POSTED ON Saturday, January 05, 2008 AT 12:25 AM \\
I feel retardedly angry and bad-tempered just now during training.. Seeing people's black faces, plus not able to take balls.. It just makes me mad. Trying to keep it down, but I just got MADDER.. I thought to myself, 'Since you're angry now, why don't you continue to be? You've got EVERYTHING in this world to be angry at..' I really wanted to cool down, but a lot of things, unhappiness, inside flowed out through the anger just now..

I'm afraid I might not to be able to perform well tomorrow.. I'm scared I might get agigated easily and show that BLACK face to everyone in the court.. And then everyone will also have that black face on their faces.. And it's all because of me..
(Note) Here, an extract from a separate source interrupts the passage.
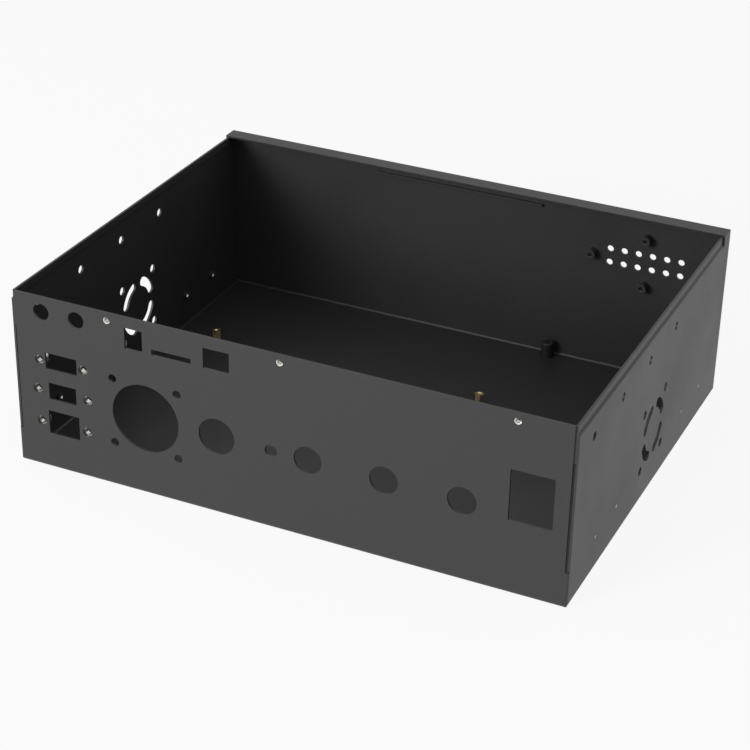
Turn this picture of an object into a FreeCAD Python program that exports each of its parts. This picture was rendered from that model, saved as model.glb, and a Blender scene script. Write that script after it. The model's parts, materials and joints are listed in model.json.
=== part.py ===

I'm super slow in letting go of unhappiness and grudges.. I'm irritated at myself.. I can't perform when in a foul mood.. Hope I can zi high a bit tomorrow.. And take those damn balls from PHS's serves.. And not jump.. And see the damn ball.. And being able to serve.. My right arm hurts.. Hope not muscle tear..

Give me strength for tomorrow's match.. And make my arm feel better^^ And make me not jump when taking first ball.. Give me enough strength to last through the sets..

I'll not screw up.. If I do, I would like to apologise now.. I'll get the damn ball up.. And get the damn service over.. Without hurting my arm even more.. I need strength.